The office itself is light and airy.  There’s only your desk with its chair, a lamp, and a small collection of books in your immediate workspace.  In an opposite corner, a comfortable armchair sits, inviting one to grab a steaming cup and temporarily escape the details on the desk in order to recapture the grander theme of the project.  The ceiling rises up on its way to a massive supporting beam.  Your thoughts naturally rise with it. 


Gentle, indirect light pours in from the north and east walls, giving the room a freshness and zest.  The west and south walls have glass, as well, but are carefully configured such that a harsh, direct beam of light never enters the office.  The midday sun’s intensity is broken and filtered by overhead leaves, the generous, embracing overhang of the office’s low roof eaves, and by textured window glass.  There is no direct view to the house, unless one steps out onto the edge of the stone porch.  The views from inside are controlled in each direction, but full of greenery and natural light.  Though the office sits very near the privacy fence on one side, a Japanese style garden fills the view from that window.  It’s simple and calming, but has an energy to it.  The backdrop is greenery covering the fence.  In the foreground there is a couple of sleek-leaved plants rising from a single point in the mulch-covered ground, and gracefully splaying out, their leaves like fountain streams in some upscale park lake.  One has a blossom just about to open into a  deep purple flower.  There is a latticework framing one side of the little garden scene, and greenery similar to that along the backdrop curves around completing the view on the other.  Just in view, on the left, is a birdbath.  That eye of water completes the landscape with the basic necessity of life and instinctively we see the view as a microcosm of the wider landscape and ecosystem - sunlight, plants, animals, and water.  Viewing an ecosystem with each of its parts intact and functioning to provide for the others gives a subconscious but powerful sense of calm clarity.  Immediate needs are met, our instincts tell us.  On a more practical level, a water dispenser and kettle in the corner next to the turned wooden fruit bowl mean our needs for the workday are met by the space we’re in.  Thoughts are free to rise to higher considerations than meeting basic needs.

We also know, instinctively, that we can hear should some emergency arise with our family.  They are not out of our earshot.  Our protective instincts are satisfied, increasing that calm clarity that lets us focus.  An important message from your spouse can be delivered as simply as him or her opening the house door and calling out.  And it can be answered as simply as you standing in your office doorway and speaking back.  Not with a shout to an invisible speaker, but simply an outdoor voice and a gesture.  Then, when the exchange ends, two steps back to the desk and you have re-entered your work zone and productivity can easily resume.  

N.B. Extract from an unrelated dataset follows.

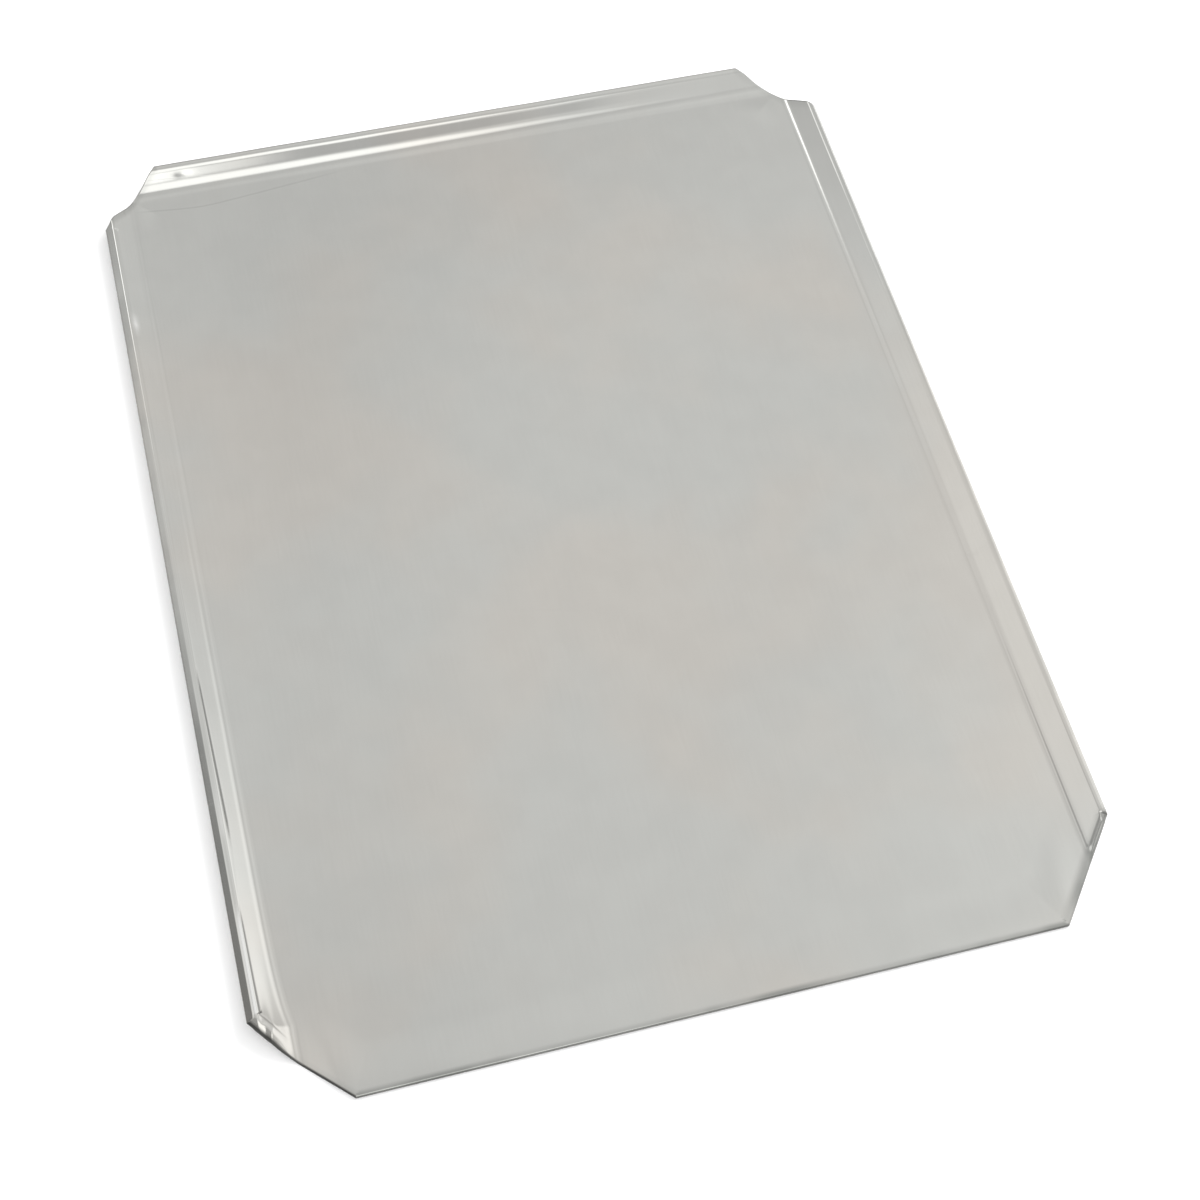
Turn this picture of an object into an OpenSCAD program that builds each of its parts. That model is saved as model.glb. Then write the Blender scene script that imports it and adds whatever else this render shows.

Sitting at your desk, the warmth of the wood grain under your hands gives you a grounded sense.  The massive wood posts rising to support the ceiling provide a sense of investedness, of long-sightedness and security.  Working within the arc of the beams gently coaxes one to do things worth doing right.  To work with a legacy in mind.  While you work away at emails and editing documents on the laptop at your desk, the greenery of a small plant in your peripheral, and the gentle, balance light around you gives you the sense you are exactly where you should be, doing just the work that needs to be done.  There is nothing confined about the small space.  The raised ceiling, minimalist decor, and intentional layout give a sense of airy lightness, as if there is room for all sorts of grand thoughts and designs to come to fruition there.  Between calls or during a moment's pause, your eyes naturally wander to the craftsmanship of each exposed connection in the building.  Mortised joints, carefully notched rafters, strong oak pegs do not distract, but they provide a nudge of inspiration, of encouragement, as they stand in silent witness to the inherent, captivating, understated beauty of a job done well and right.  And they are the absolutely ideal backdrop for video calls.  Once a source of anxiety, you can now revel in the experience of connecting with colleagues in realtime.  Your background is a model to others of productivity in design.  It is a quiet statement of the reward of intentionally created environments, and immediately raises the quality of the exchange in intangible but powerful ways. 

You are connected to the right things in the right dose.  Your surroundings are working with you, rather than against you.  The things around you are not competing for your attention, but supporting your concentration and energy level.  Your mood is naturally positive, because on a primal level, you are not fighting the space around you.  You are not in hostile territory; you are not in a hazardous place to your life and basic needs.  Instinctively, you are overlooking the peaceful valley meadow that gave your ancestors a sense of calm and led them to the higher level of thinking.  That plane of thinking is what drove long-term planning and investment to bring them into a more comfortable and productive lifestyle.   Our space should promote the same plane of thinking for us.